Filipino Defense Secretary Voltaire Gazmin said "all systems are down" at many locations of the islands of Leyte, Samar and Cebu. "There is no power, no water, nothing. People are desperate. They're looting."

Visiting Leyte province's devastated city of Tacloban, President Benigno Aquino said looting had indeed become a major concern. Only 20 police officers had turned up for work, said Aquino, adding that 300 additional police and soldiers would be sent to "bring back peace and order."

Philippine-born Australian Mila Ward said she passed "well over 100" dead bodies as she headed for a flight from Tacloban's damaged airport.

Philippine Interior Secretary Manuel Roxas said what he saw of Tacloban during an over-flight was "horrific."
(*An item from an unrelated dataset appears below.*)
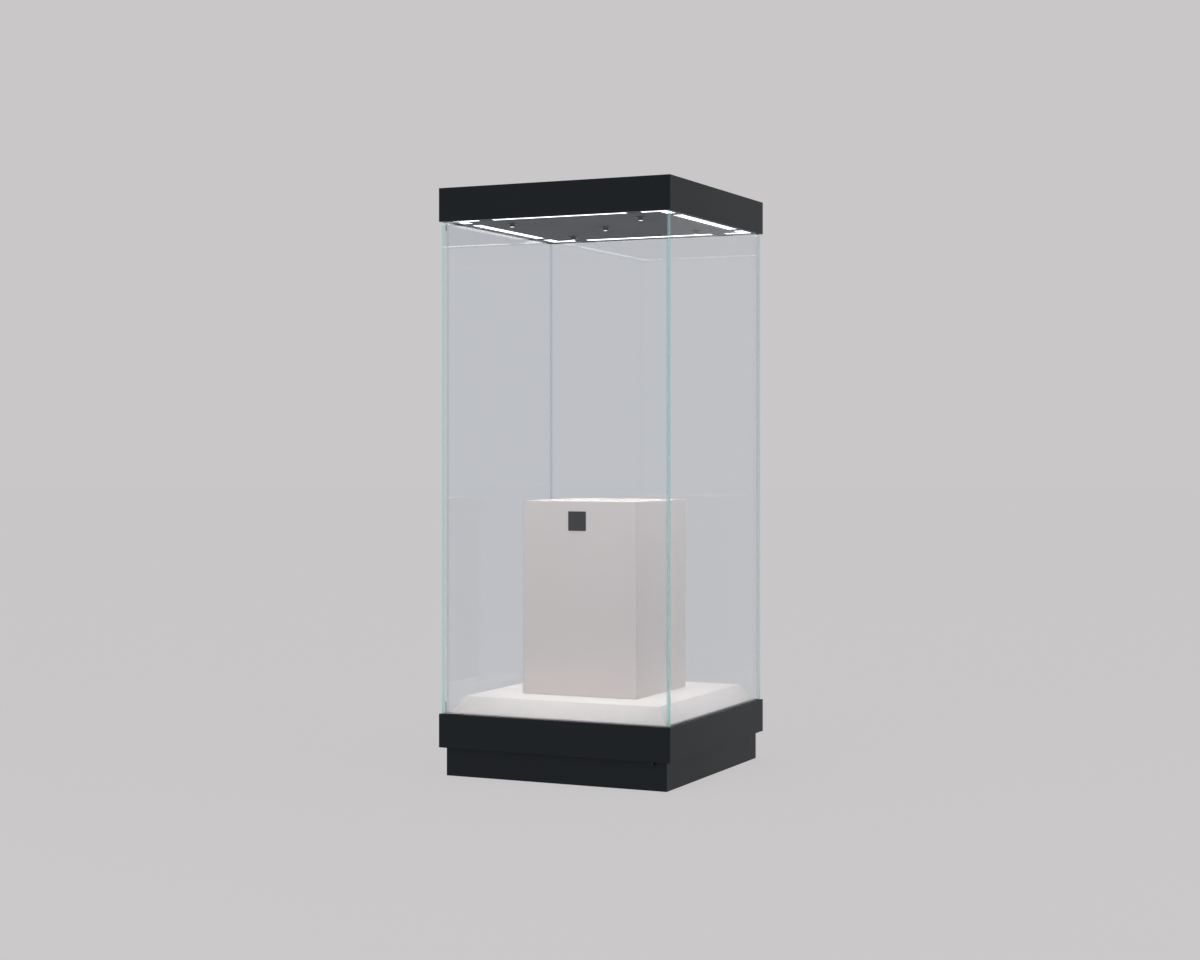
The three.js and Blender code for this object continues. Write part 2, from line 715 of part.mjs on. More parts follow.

"From a helicopter, you can see the extent of devastation. From the shore and moving a kilometer (0.6 of a mile) inland, there are no structures standing. It was like a tsunami," Roxas said.

At the Vatican, Pope Francis led tens of thousands of people in silent prayer for the victims on Sunday. The Philippines has the largest number of Catholics in Asia, and Filipinos are one of Rome's biggest immigrant communities.